Minister of Development, Industry and Commerce
- In office January 1, 1999 – July 18, 1999
- President: Fernando Henrique Cardoso
- Preceded by: José Botafogo Gonçalves as Minister of Development, Industry and Tourism
- Succeeded by: Clóvis de Barros Carvalho as Minister of Development, Industry and Trade

5th Academic of the 14th chair of the Brazilian Academy of Letters
- Incumbent
- Assumed office December 1, 2006
- Preceded by: Miguel Reale

Personal details
- Born: August 7, 1941 (age 84)
- Profession: Diplomat, Jurist

= Celso Lafer =

Brazilian politician (born 1941)

Celso Lafer (born August 7, 1941) is a Brazilian jurist, full professor of Philosophy of Law at University of São Paulo, twice former foreign minister and a former commerce minister.
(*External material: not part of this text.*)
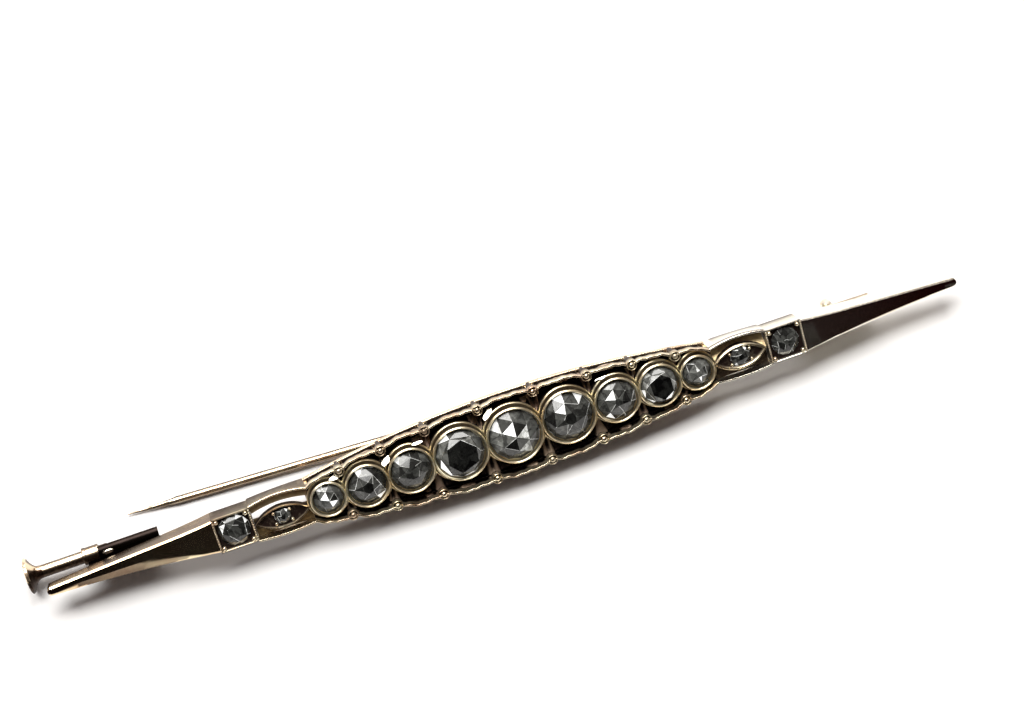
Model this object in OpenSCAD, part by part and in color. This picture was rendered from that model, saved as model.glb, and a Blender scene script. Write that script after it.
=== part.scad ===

He is of Lithuanian Jewish heritage.

==Education==

Lafer has a Bachelor in Law from University of São Paulo, a Master's and a Ph.D. in Political Science from Cornell University and a habilitation in Public International Law from University of São Paulo.

==Work==

Lafer worked for the administrations of Fernando Collor de Mello as Foreign Minister and for Fernando Henrique Cardoso as Foreign Minister and Commerce Minister. He is a member of the Brazilian Academy of Sciences since 2004. He is a member of the Brazilian Academy of Letters since 2006, occupying the chair that belonged to Miguel Reale, Professor of Philosophy of Law at University of São Paulo, and President of the São Paulo Research Foundation (FAPESP), one of the main funding agencies for scientific and technological research in Brazil.